On Oct 27, 2010, at 3:14 PM, Geoffrey Garen wrote:

>>> Explicitly throwing an exception at the site that tries to access the data in the wrong way obviously and immediately points a finger at the problem.
>> Sort of.  Except the failure happens at runtime in uncontrolled circumstances and people tend to sprinkle try-and-ignore-exceptions stuff in their web code.
>>> The potential downside to an exception is not subtlety -- it's limited functionality: clients are no longer allowed to ask XHR to be more than one kind of data at once.
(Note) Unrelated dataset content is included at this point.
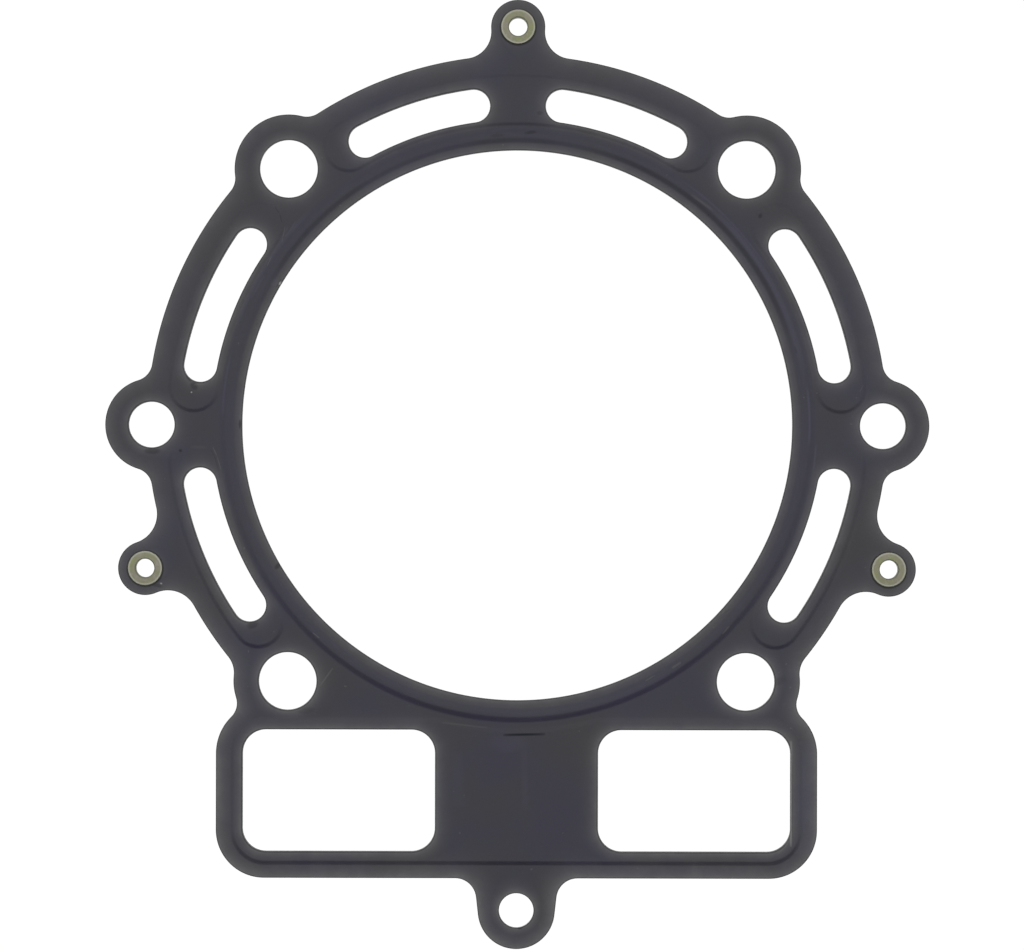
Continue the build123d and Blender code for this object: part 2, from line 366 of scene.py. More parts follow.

>> That's one problem.  The other problem is that it's easy for one client to break another without realizing it (possibly without both realizing it, depending on how testing is performed).  That's the "subtlety" issue...
> Agreed.
> But, now clarified, your objection is about a much more minor case than originally specified: In the case of an intervening layer that not only wraps an XHR but also reads its data behind the scenes, where the intervening layer wants the data in a format that the client does not want it in, and where the client has liberally sprinkled "catch any exceptions and ignore them" code around all of the intervening layer's accesses to the XHR, and/or all its own accesses to the XHR, and the client does not know to use a debugger's "pause on exceptions" feature, the first time a client tries out this new API, it won't work, and the client won't know why.

This might not be as narrow as it seems, since the most portable way to check the amount of data read so far is to look at responseText.length, and that's a reasonable thing for an intervening library layer to do.